Figures show baby bonus boosted fertility rates nation wide

A LEADING social demographer says the introduction of the baby bonus in 2002 was a key factor in arresting Australia's declining fertility rate.

McCrindle Research principal Mark McCrindle said Australia's fertility rate "turned the corner" in 2002 after four decades of decline.

Australia's fertility rate - the number of babies per woman - was 3.5 in 1965.

By 2001 that number had dropped to 1.73 and was tipped to go as low as 1.5.

But in 2002 Treasurer Peter Costello introduced the baby bonus, and in doing so offered the famous advice that women should have "one for the father, one for the mother and one for the country".

Figures released by the Australian Bureau of Statistics on Thursday - three days after the Federal Government announced changes to the baby bonus - showed the national fertility rate in 2011 was 1.88.

"You'd have to say the two (the baby bonus and rising fertility rates) are linked," Mr McCrindle told APN Newsdesk.

"But I don't think it's purely the economic incentive of the baby bonus. I think in addition to that it started a national conversation.

"Prior to that point there was a lot of talk in the '90s and into the 2000s of over-population and the benefit of smaller families.

"But Peter Costello, in encouraging births, gave a social validation to families of three or more."

The ABS figures - contained in the publication Births, Australia, 2011 - showed the number of babies born in Australia last year topped 300,000 for the first time.

More than 301,000 little Aussies were born in 2011, almost 4000 more than the previous year and 55,000 more than a decade earlier.

It was also revealed the number of women over the age of 30 having babies has been steadily increasing over the past decade.

More than 164,000 babies were born to women 30 years and older in 2011, up more than 40,000 on 2001.

There was also a record number of women over the age of 40 who had babies last year.

More than 12,800 babies were born to women over the age of 40, compared to more than 7100 in 2001.

The fertility rate for women in the 40-44 years category jumped from 9.2 babies per 1000 women in 2001, to 15.1 last year.
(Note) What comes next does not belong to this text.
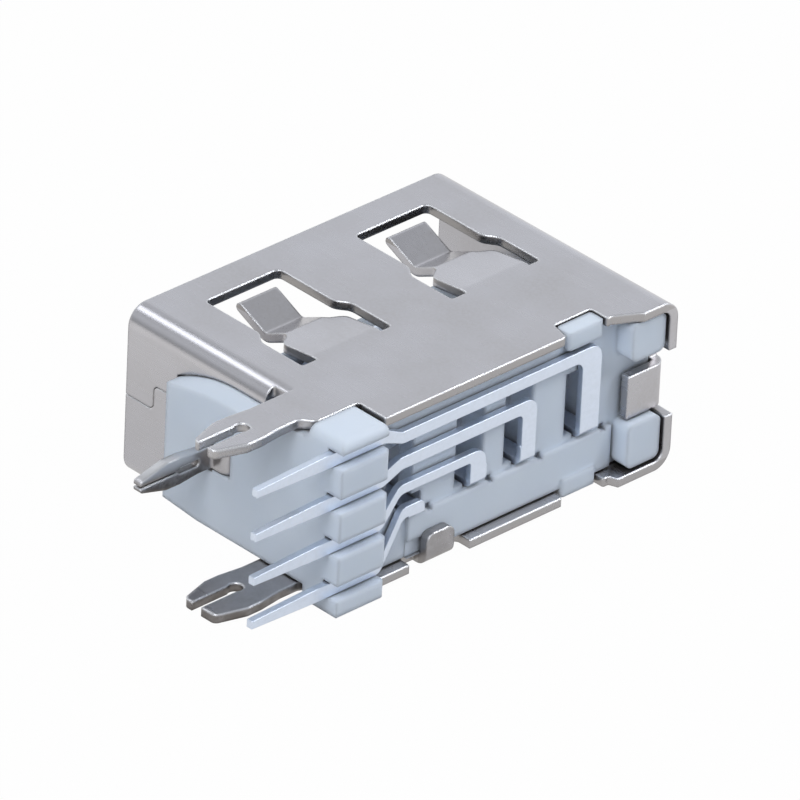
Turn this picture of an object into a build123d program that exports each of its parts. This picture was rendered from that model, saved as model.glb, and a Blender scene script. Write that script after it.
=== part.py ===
import os

from build123d import *

# Side-entry socket for a flat rectangular plug, lying with its wide face up.
# +X points to the circuit board, -Y is the mouth where the plug goes in, +Z is the wide face.
# The origin is the middle of the face that seats on the board. Lengths are millimetres.

# Folded shell
sheet = 0.3  # thickness of the plated steel
plug_opening_width = 12.5  # inside the shell, along X
plug_opening_height = 5.2  # inside the shell, along Z
shell_depth = 10.0  # mouth to the rearmost shell edge
upper_setback = 0.5  # the middle of the upper plate stops this far short of that edge
lower_setback = 0.3  # the same for the lower plate
lower_side_setback = 0.43  # and for its short piece beside the comb
corner_radius = 0.65  # outside radius of the four long bends
board_stand = 0.48  # the housing's board face stands this far outside the shell wall
board_face_back = 6.0  # from the mouth to the origin
past = 2.0  # how far cutting sketches run past an edge

# Plate springs and their windows
window_offset = 3.05  # window centre from the shell's centre line
spring_shift = -0.08  # spring centre from its window's centre
window_front = 1.15  # from the mouth to the window's front edge
window_width = 3.0
window_bulge = 0.32  # the window widens this much on each side beside the spring's root
window_corner = 0.2
window_end_corner = 0.12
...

There were also substantial rises in the fertility rate for women in the 30-34 (from 107.9 to 122.4) and 35-39 (49 to 69.6) age groups.
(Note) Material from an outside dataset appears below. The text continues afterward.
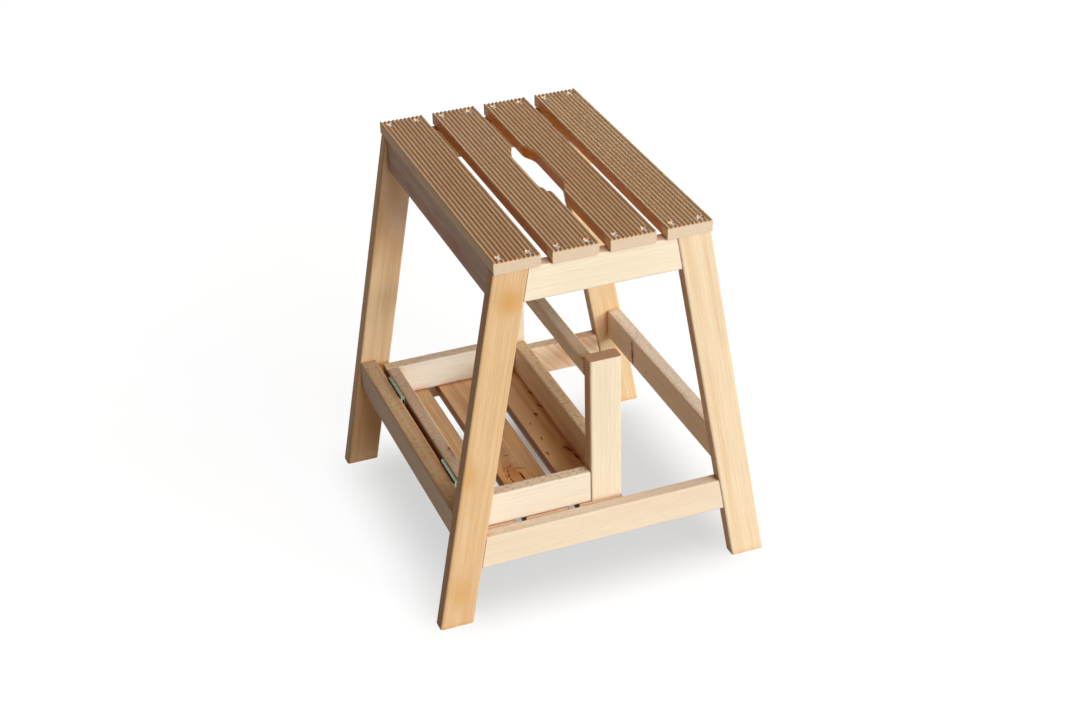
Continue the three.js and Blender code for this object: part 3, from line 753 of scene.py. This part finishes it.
# Marks that show in the photograph: place, half widths, tone, share and how far the full tone
# reaches. Millimetres, and degrees for a turn.
MARKS = {
    "tread_slat_3": [
        tone_patch((-14, 0, 103), (9, 150, TREAD_MARK_DEPTH), PALE_STAIN_AND_PAINTED_LIGHT, 0.5, 0.1),
        tone_patch((17, 20, 103), (9, 150, TREAD_MARK_DEPTH), REDDISH, 0.2, 0.0),
        stroke((16, 91), (17, 80), 3.0, KNOT_RED, 0.9),
        stroke((13.5, 60), (17.1, 46), 1.5, KNOT_RED, 1.0, 0.4),
        tone_patch((18, 57, 103), (2.4, 5, TREAD_MARK_DEPTH), PALE_STAIN_AND_PAINTED_LIGHT, 0.6, 0.1),
        tone_patch((4.3, 36.2, 103), (4.0, 8.0, TREAD_MARK_DEPTH), KNOT_RED, 0.6, 0.0),
        stroke((3.5, 38.2), (5.1, 34.2), 1.7, KNOT_CORE, 1.0, 0.5),
        tone_patch((7, 42, 103), (2.4, 3.4, TREAD_MARK_DEPTH), PALE_STAIN_AND_PAINTED_LIGHT, 0.6, 0.1),
        stroke((-9.8, 21.5), (-9.3, 17.5), 1.5, KNOT_RED, 0.9, 0.3),
        stroke((-7.8, -13), (-9.2, -20), 1.5, KNOT_RED, 0.9, 0.3),
        stroke((-15.9, -45), (-12.8, -54), 1.9, KNOT_RED, 0.85, 0.3),
        stroke((26, 60), (19, -10), 4.0, KNOT_RED, 0.4, 0.0),
        tone_patch((12, -50, 103), (9, 22, TREAD_MARK_DEPTH), KNOT_RED, 0.6, 0.0),
        stroke((6.5, -44), (12.2, -47), 1.6, KNOT_CORE, 1.0, 0.5),
        stroke((11.8, -46.5), (13.4, -56), 2.3, KNOT_CORE, 1.0, 0.6),
        stroke((13, -57), (16.5, -80), 2.2, KNOT_RED, 1.0, 0.3),
        tone_patch((17.5, -46, 103), (2.2, 7, TREAD_MARK_DEPTH), PALE_STAIN_AND_PAINTED_LIGHT, 0.6, 0.1),
    ],
    "tread_slat_2": [
        tone_patch((-58, 60, 103), (24, 60, TREAD_MARK_DEPTH), RED_STAIN, 0.4, 0.0),
        tone_patch((-66, -66, 103), (14, 30, TREAD_MARK_DEPTH), RED_STAIN, 0.6, 0.0),
        stroke((-64.4, -34.5), (-58.3, -35.3), 1.3, KNOT_CORE, 0.9, 0.3),
        stroke((-64.3, -61.5), (-47.9, -69.6), 1.4, KNOT_RED, 0.95, 0.3),
        stroke((-62.9, -53), (-70.1, -61.8), 2.0, KNOT_RED, 0.85),
        stroke((-70.1, -61.8), (-72.1, -70), 2.0, KNOT_RED, 0.9),
        stroke((-72.1, -69.5), (-73.4, -81.3), 1.8, KNOT_CORE, 0.85),
        stroke((-73.4, -81.3), (-72.6, -90), 1.8, KNOT_CORE, 0.95, 0.4),
        stroke((-70.2, -47.4), (-75.7, -69.6), 1.4, KNOT_RED, 0.7),
        stroke((-75.7, -69.6), (-77.5, -84), 1.4, KNOT_RED, 0.8),
        stroke((-59.5, -73.5), (-58, -90), 2.2, KNOT_CORE, 1.0, 0.5),
        stroke((-50, -78), (-44, -96), 1.6, KNOT_RED, 0.5),
    ],
    "tread_slat_1": [
        tone_patch((-108, -70, 103), (8, 60, TREAD_MARK_DEPTH), AMBER, 0.4, 0.0),
    ],
    "step_rail_hinge": [
        tone_patch((-137, -62, 143), (4, 22, THROUGH), KNOT_RED, 0.6, 0.0, (0, 0, 4)),
        tone_patch((-134, -84, 143), (3, 14, THROUGH), KNOT_RED, 0.6, 0.0),
        *knot((-136, -52, 143), (1.4, 3, THROUGH)),
    ],
    "step_rail_left": [
        tone_patch((-55.8, 145, 104.6), (5, THROUGH, 2.6), RED_STAIN, 0.7, 0.1),
        tone_patch((-55.8, 145, 104.4), (3.4, THROUGH, 1.9), KNOT_RED, 0.85, 0.3),
    ],
    "step_rail_rear": [
        tone_patch((30, 98, 143), (1.3, 1.8, THROUGH), KNOT_CORE, 0.7),
        tone_patch((16.5, 40, 118), (5, 120, 20), REDDISH, 0.12, 0.1),
        tone_patch((16.5, -60, 116), (5, 90, 22), REDDISH, 0.2, 0.1),
        tone_patch((16.5, 45, 106), (5, 70, 5), KNOT_RED, 0.3, 0.0),
        tone_patch((16.5, -70, 109), (5, 60, 7), KNOT_RED, 0.4, 0.0),
        # Painted highlight along the inner top edge
        tone_patch((17, 0, 143), (2, 170, 2.5), PALE_STAIN_AND_PAINTED_LIGHT, 0.7, 0.4),
    ],
    "stretcher_rear": [
        tone_patch((157, 92, 124), (THROUGH, 9, 28), KNOT_RED, 0.5, 0.0),
        tone_patch((157, 93.5, 135), (THROUGH, 2.8, 7), KNOT_CORE, 1.0, 0.5, (10, 0, 0)),
        tone_patch((157, 92, 118), (THROUGH, 3.4, 14), KNOT_CORE, 1.0, 0.5, (-6, 0, 0)),
        *knot((157, 50, 118), (THROUGH, 1.0, 1.2)),
    ],
    "step_leg_right": [
        tone_patch((-2, -146, 287), (2.4, 1.6, THROUGH), KNOT_CORE, 0.6),
        tone_patch((8, -158, 287), (12, 3, THROUGH), KNOT_RED, 0.3, 0.0),
    ],
    "leg_front_right": [
        tone_patch((-107, -191, 401), (25, THROUGH, 27), AMBER, 0.95, 0.0),
        tone_patch((-150, -191, 330), (12, THROUGH, 22), AMBER, 0.35, 0.0),
        tone_patch((-158, -191, 198), (14, THROUGH, 34), AMBER, 0.6, 0.0),
        tone_patch((-176, -191, 45), (20, THROUGH, 32), AMBER, 0.65, 0.0),
    ],
    "leg_front_left": [
        # Painted light over the cast shadow of the apron and seat slats
        tone_patch((-112, 173, 370), (34, 2, 90), PALE_STAIN_AND_PAINTED_LIGHT, 0.9, 0.4),
    ],
    "apron_front": [
        tone_patch((-122, 138, 408), (THROUGH, 30, 10), REDDISH, 0.4, 0.0, (-10, 0, 0)),
        tone_patch((-122, 84, 408), (THROUGH, 50, 16), REDDISH, 0.6, 0.0, (4, 0, 0)),
        tone_patch((-122, 10, 405), (THROUGH, 56, 16), REDDISH, 0.7, 0.0, (-4, 0, 0)),
        tone_patch((-122, -70, 405), (THROUGH, 70, 19), REDDISH, 0.8, 0.1),
        tone_patch((-122, 118, 417), (THROUGH, 14, 4), KNOT_RED, 0.55, 0.1, (16, 0, 0)),
        tone_patch((-122, 96, 411), (THROUGH, 20, 3), KNOT_RED, 0.6, 0.1, (-12, 0, 0)),
        tone_patch((-122, 44, 413), (THROUGH, 34, 3), KNOT_RED, 0.6, 0.1, (5, 0, 0)),
        tone_patch((-122, -10, 421), (THROUGH, 30, 3), KNOT_RED, 0.5, 0.1, (-3, 0, 0)),
        tone_patch((-122, -60, 414), (THROUGH, 40, 4), KNOT_RED, 0.55, 0.1),
    ],
    "seat_slat_1": [
        tone_patch((-123, 70, 442), (THROUGH, 26, 4), KNOT_RED, 0.35, 0.0),
    ],
    "seat_slat_3": [
        tone_patch((7, 58, 443), (THROUGH, 11, 8), AMBER, 1.0, 0.4),
    ],
}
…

Mr McCrindle said women were having babies later in life due to a combination of social, economic, educational and biological factors.
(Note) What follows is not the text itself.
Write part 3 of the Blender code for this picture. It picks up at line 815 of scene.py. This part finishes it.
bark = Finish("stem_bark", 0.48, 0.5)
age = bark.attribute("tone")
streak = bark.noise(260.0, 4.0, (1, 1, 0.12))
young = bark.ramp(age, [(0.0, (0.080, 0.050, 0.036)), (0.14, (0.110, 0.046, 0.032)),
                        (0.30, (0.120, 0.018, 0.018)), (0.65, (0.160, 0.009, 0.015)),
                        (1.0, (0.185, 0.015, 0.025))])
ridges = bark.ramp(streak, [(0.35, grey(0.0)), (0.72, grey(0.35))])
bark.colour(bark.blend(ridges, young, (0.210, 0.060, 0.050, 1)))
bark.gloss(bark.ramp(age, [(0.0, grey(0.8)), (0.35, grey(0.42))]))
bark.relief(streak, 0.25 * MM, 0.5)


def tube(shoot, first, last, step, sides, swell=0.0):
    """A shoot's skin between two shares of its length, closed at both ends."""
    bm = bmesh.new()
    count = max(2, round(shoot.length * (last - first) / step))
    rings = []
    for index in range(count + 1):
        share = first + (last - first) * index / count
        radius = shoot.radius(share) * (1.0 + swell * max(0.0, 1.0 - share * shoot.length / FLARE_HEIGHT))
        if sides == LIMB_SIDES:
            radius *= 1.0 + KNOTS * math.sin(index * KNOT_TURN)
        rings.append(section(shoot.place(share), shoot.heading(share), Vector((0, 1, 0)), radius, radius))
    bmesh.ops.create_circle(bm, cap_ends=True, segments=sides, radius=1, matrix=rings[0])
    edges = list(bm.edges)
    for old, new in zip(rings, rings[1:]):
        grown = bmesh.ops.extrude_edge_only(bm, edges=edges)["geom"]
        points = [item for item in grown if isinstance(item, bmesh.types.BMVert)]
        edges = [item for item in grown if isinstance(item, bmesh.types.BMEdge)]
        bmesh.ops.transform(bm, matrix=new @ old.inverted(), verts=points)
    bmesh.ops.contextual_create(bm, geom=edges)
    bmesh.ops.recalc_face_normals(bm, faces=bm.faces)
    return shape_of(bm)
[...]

He said the "markers of adulthood" were being pushed back as people stayed at home and in education longer.

"The markers of independence which were marked by marriage, mortgage, children and getting into a career, all of that has been pushed back," he said.

He said people were also more aware of the cost involved with raising children.

Advances in science had also made it easier for older women to have children, he said.

"Some of the births as mums get older would be through assisted fertility," he said.

"That is becoming more available and more prominent."


Fertility Rates

  • Almost 100,000 babies born in NSW last year, the most in a decade.
  • The NSW fertility rate was 1.908 babies per woman.
  • More than 63,000 babies born in Qld last year, 15,000 more than a decade earlier but less than the previous two years.
  • Queensland's fertility rate sat at 1.964 babies per woman in 2011.
  • Tasmania had the highest fertility rate at 2.17 babies per woman.
  • Victoria had the lowest fertility rate at 1.75.
  • The median age for mothers was 30.6 years in 2011, a rise of 0.6 since 2001, and 33 for men.
  • The average time married people waited to have a child dropped from 4.5 years in 2001 to 4 years in 2011.